# Other Animals > Other Pets >  Some of my Scolopendra (Giant Centipedes)

## ragnew

I have yet to post pics of any of my Giant Centipedes on this forum. I could have swore I did, but I guess such wasn't the case. First up are the ones that are currently still in the collection...

Scolopendra angulata angulata "Guyana Blue Footed Centipede"









Scolopendra multidens "Chinese Beauty"









Scolopendra alternans "Haitian Giant" (The adult pictured passed away, but I've still got two pedelings of this species)







Next up are some shots of the Vietnamese Giants I recently sold off. Cool pedes, but I lost interest in this species in general.

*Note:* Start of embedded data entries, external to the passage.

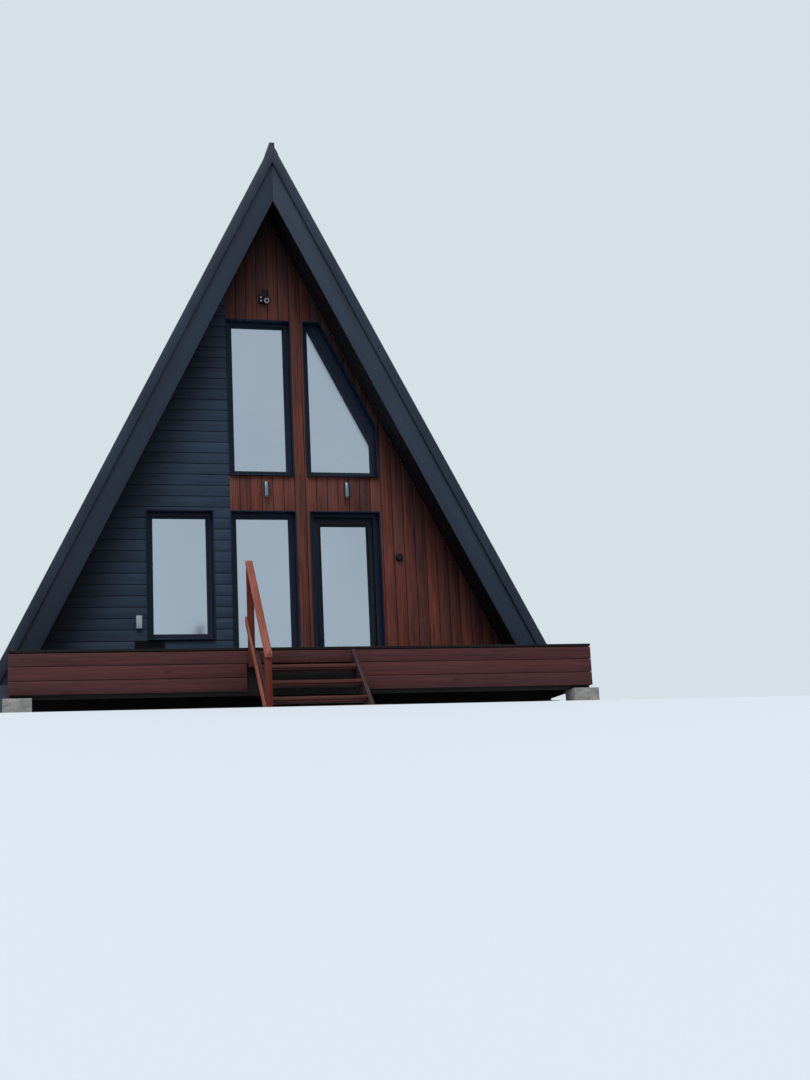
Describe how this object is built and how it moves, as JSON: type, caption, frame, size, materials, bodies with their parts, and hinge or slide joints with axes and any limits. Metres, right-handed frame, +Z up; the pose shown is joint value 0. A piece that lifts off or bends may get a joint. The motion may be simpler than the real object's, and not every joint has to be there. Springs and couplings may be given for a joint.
{
  "type": "a-frame cabin",
  "caption": "Two-storey A-frame timber cabin with steep roof down to the floor, raised front terrace with steps, tall glazing and a glazed door that opens.",
  "frame": {"origin": "on the ground under the middle of the whole footprint, in the plane of the ridge", "axes": "+X to the right along the front, +Y from the stair into the depth, +Z up"},
  "size_m": [7.3632, 11.919, 7.968],
  "materials": {
    "timber": "planed spruce, unpainted",
    "roof_metal": "matt coated steel sheet, slate grey",
    "barge_paint": "opaque anthracite paint",
    "dark_siding": "opaque anthracite stain",
    "red_brown_wood": "translucent red-brown stain",
    "deck_wood": "weathered red-brown stain",
    "rail_wood": "weathered red-brown stain",
    "frame_black": "satin anthracite powder coat",
    "glass": "clear double glazing",
    "handle_metal": "satin anodised",
    "concrete": "cast concrete, rough",
    "lamp_metal": "satin, brushed lengthways",
    "black_plastic": "fine moulded texture",
    "pale_plastic": "moulded, weathered"
  },
  "bodies": {
    "house": {"roof_left": "timber", "roof_right": "timber", "roof_sheet_left": "roof_metal", "roof_sheet_right": "roof_metal", "ridge_cap": "roof_metal", "barge_front_left": "barge_paint", "barge_front_right": "barge_paint", "barge_back_left": "barge_paint", "barge_back_right": "barge_paint", "verge_flashings": "roof_metal", "soffits": "red_brown_wood", "eave_boards": "barge_paint", "ground_floor": "timber", "upper_floor": "timber", "floor_beams": "timber", "wall_front_left": "timber", "wall_front_piers": "timber", "wall_front_right": "timber", "wall_front_band": "timber", "wall_front_upper_right": "timber", "wall_front_gable": "timber", "siding_dark_front": "dark_siding", "siding_red_front": "red_brown_wood", "wall_back_ground": "timber", "wall_back_upper": "timber", "siding_dark_back": "dark_siding", "window_low_left": "frame_black", "window_low_mid": "frame_black", "window_up_left": "frame_black", "window_up_right": "frame_black", "windows_back": "frame_black", "glass_ground": "glass", "glass_upper": "glass", "door_frame": "frame_black", "deck_boards": "deck_wood", "deck_joists": "timber", "deck_beams": "timber", "fascia_front": "deck_wood", "fascia_sides": "deck_wood", "footings": "concrete", "stringers": "deck_wood", "treads": "deck_wood", "stair_posts": "rail_wood", "stair_rails": "rail_wood", "wall_lamps": "lamp_metal", "security_light": "black_plastic", "junction_box": "black_plastic", "wall_socket": "pale_plastic", "vent_grille": "black_plastic"},
    "door": {"door_leaf": "frame_black", "door_glass": "glass", "door_handle": "handle_metal"}
  },
  "joints": [
    {"name": "door_hinge", "type": "hinge", "parent": "house", "child": "door", "pos_m": [1.3475, -2.2555, 1.9], "axis": [0, 0, -1], "range_deg": [0, 95]}
  ]
}
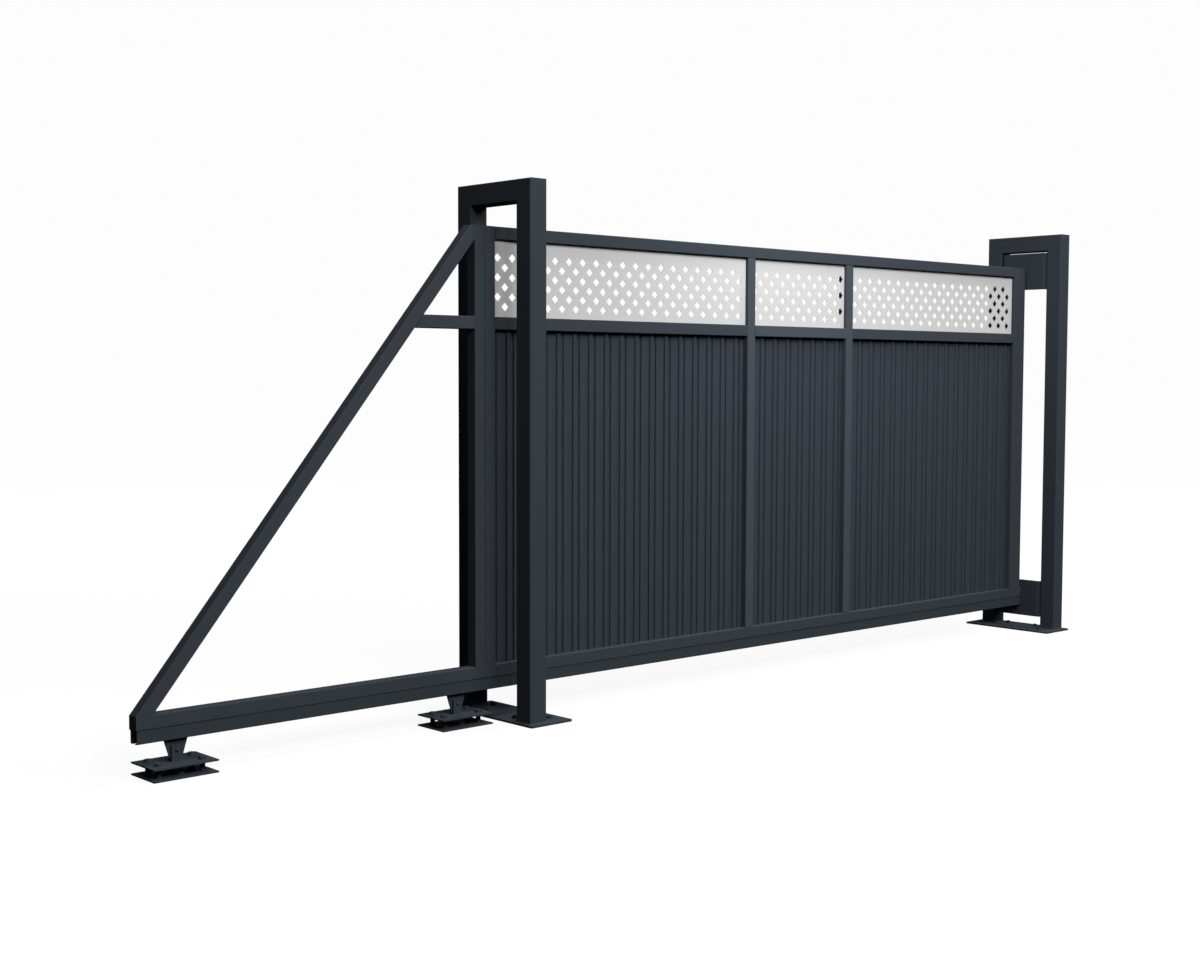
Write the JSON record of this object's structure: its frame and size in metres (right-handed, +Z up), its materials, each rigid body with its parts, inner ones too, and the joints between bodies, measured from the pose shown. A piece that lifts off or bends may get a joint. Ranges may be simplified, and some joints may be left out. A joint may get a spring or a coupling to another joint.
{
  "type": "cantilever sliding driveway gate",
  "caption": "Self-supporting sliding driveway gate: ribbed sheet leaf with a perforated top band on a cantilever rail, ground carriages, guide portal and receiving portal.",
  "frame": {"origin": "centre of the guide portal's base plate, on its underside", "axes": "+X along the gate from the guide portal to the receiving portal, +Y away from the road side that the picture shows, +Z up"},
  "size_m": [6.308, 0.61, 2.51],
  "materials": {
    "portal_paint": "powder coated, satin, dark anthracite",
    "plate_paint": "powder coated, satin, anthracite",
    "catcher_paint": "powder coated, satin, anthracite",
    "carriage_paint": "powder coated, satin, anthracite",
    "bolt_steel": "darkened fasteners",
    "roller_steel": "turned steel",
    "frame_paint": "powder coated, satin, anthracite",
    "rail_paint": "powder coated, satin, dark anthracite",
    "sheet_paint": "coated profiled sheet, satin, anthracite",
    "light_paint": "powder coated, satin, light grey"
  },
  "bodies": {
    "base": {"guide_base_plate": "plate_paint", "guide_front_post": "portal_paint", "guide_back_post": "portal_paint", "guide_head": "portal_paint", "receiving_base_plate": "plate_paint", "receiving_front_post": "portal_paint", "receiving_back_post": "portal_paint", "receiving_head": "portal_paint", "upper_catcher": "catcher_paint", "lower_catcher": "catcher_paint", "tail_carriage_ground_plate": "carriage_paint", "tail_carriage_levelling_studs": "bolt_steel", "tail_carriage_top_plate": "carriage_paint", "tail_carriage_cheeks": "carriage_paint", "tail_carriage_pivot_bolt": "bolt_steel", "tail_carriage_rocker": "carriage_paint", "tail_carriage_rollers": "roller_steel", "gate_carriage_ground_plate": "carriage_paint", "gate_carriage_levelling_studs": "bolt_steel", "gate_carriage_top_plate": "carriage_paint", "gate_carriage_cheeks": "carriage_paint", "gate_carriage_pivot_bolt": "bolt_steel", "gate_carriage_rocker": "carriage_paint", "gate_carriage_rollers": "roller_steel"},
    "leaf": {"cantilever_rail": "rail_paint", "bottom_tube": "frame_paint", "left_outer_upright": "frame_paint", "left_inner_upright": "frame_paint", "right_inner_upright": "frame_paint", "right_outer_upright": "frame_paint", "top_rail": "frame_paint", "diagonal_brace": "frame_paint", "tail_bar": "frame_paint", "left_mullion": "frame_paint", "right_mullion": "frame_paint", "mid_rail_left_bay": "frame_paint", "mid_rail_middle_bay": "frame_paint", "mid_rail_right_bay": "frame_paint", "ribbed_sheet_left_bay": "sheet_paint", "ribbed_sheet_middle_bay": "sheet_paint", "ribbed_sheet_right_bay": "sheet_paint", "perforated_sheet_left_bay": "light_paint", "perforated_sheet_middle_bay": "light_paint", "perforated_sheet_right_bay": "light_paint"}
  },
  "joints": [
    {"name": "gate_slide", "type": "slide", "parent": "base", "child": "leaf", "axis": [-1, 0, 0], "range_m": [0, 4.24]}
  ]
}
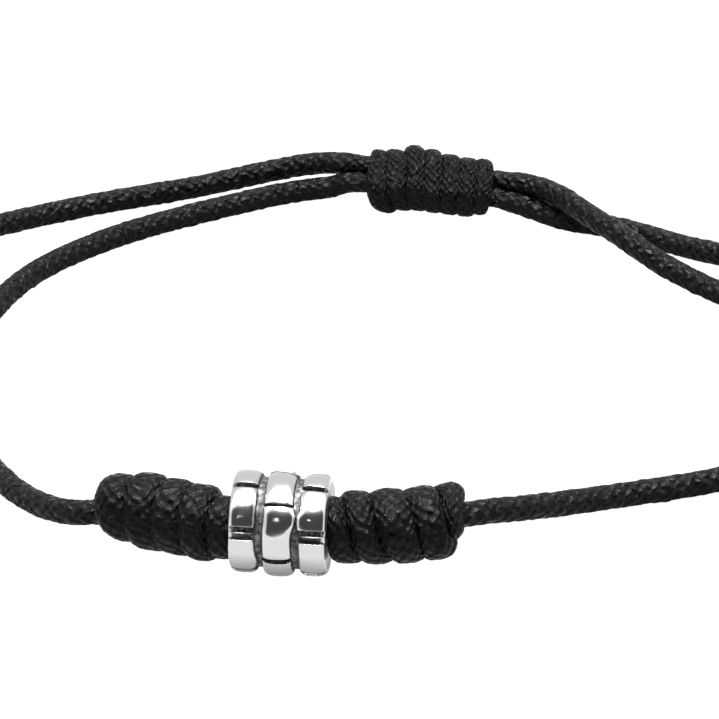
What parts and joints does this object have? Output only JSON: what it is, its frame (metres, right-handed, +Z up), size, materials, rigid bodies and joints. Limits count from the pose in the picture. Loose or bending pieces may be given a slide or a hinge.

Scolopendra subspinipes de haani "Yellow Legged"







Scolopendra subspinipes de haani "Orange Legged"







So there's some of the other members of my collection. Past and present haha. Hope you guys enjoy the pics.

----------


## Jace

*I am more of a millipede fan myself, but those guys were very cool to look at.  Thanks for sharing!*

----------


## John Clare

I'm with Jo-Anna - I prefer millipedes.  I see a lot of very large centipedes while field herping in the US though - I'm talking 3 inches long, perhaps more.

----------


## ragnew

Thanks for the kind words guys / gals. Yes indeed, these guys do take some getting use to. I think it's an acquired taste in all honesty  :Big Grin: 

I know what you mean John, some of the S. heros pedes that can be found in the US can get quite large for sure. I wouldn't be surprised to see some pass the 10" mark from time to time.

The pedes I have no are actually smaller then the ones I used to keep. The angulatas are maybe 6.5" while the S. multidens usually sit at about 8" or so. However the S. alternans can be pretty large. I'd say on occasion you can find one that's 10" plus.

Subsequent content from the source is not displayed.